The opportunity cost includes:

  • Delayed strategic initiatives
  • Reduced focus on mission delivery
  • Increased stress during renewal cycles

What begins as a cost-saving measure can ultimately hinder organizational effectiveness.


When DIY Compliance Stops Making Sense

DIY compliance becomes increasingly risky when:

  • Fundraising occurs in 10+ states
  • Online or peer-to-peer fundraising expands reach
  • The organization engages multiple fundraising vendors
  • Leadership lacks visibility into compliance status
  • Compliance work distracts from core responsibilities

At this stage, the risk profile changes materially.

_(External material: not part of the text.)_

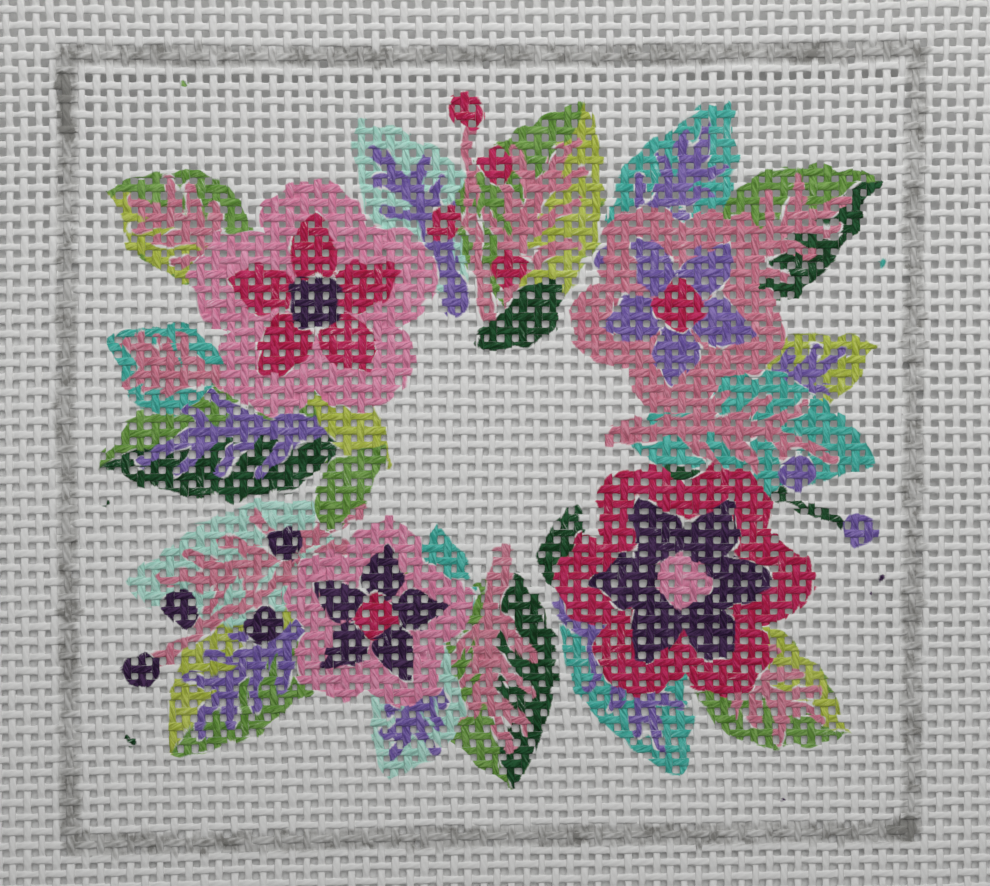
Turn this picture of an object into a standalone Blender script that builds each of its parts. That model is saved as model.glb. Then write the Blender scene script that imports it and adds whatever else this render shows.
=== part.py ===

How External Support Can Reduce Risk

Many nonprofits transition away from DIY compliance as they scale. Working with specialists like Ironwood Registrations allows organizations to:

  • Centralize compliance tracking
  • Reduce reliance on individual staff members
  • Ensure consistency across filings
  • Respond promptly to state inquiries
  • Provide leadership with confidence and transparency

The goal is not to remove internal oversight, but to strengthen it with dedicated expertise.


Final Thoughts

DIY compliance for multi-state fundraising often works—until it doesn’t. The risks are rarely visible at first, but they compound quietly over time.

For nonprofits operating across jurisdictions, charitable registration compliance is not just an administrative task. It is a risk management and governance function that deserves systems, expertise, and oversight commensurate with its importance.

Recognizing when DIY compliance has reached its limits is a critical step toward protecting your organization’s mission, reputation, and long-term sustainability.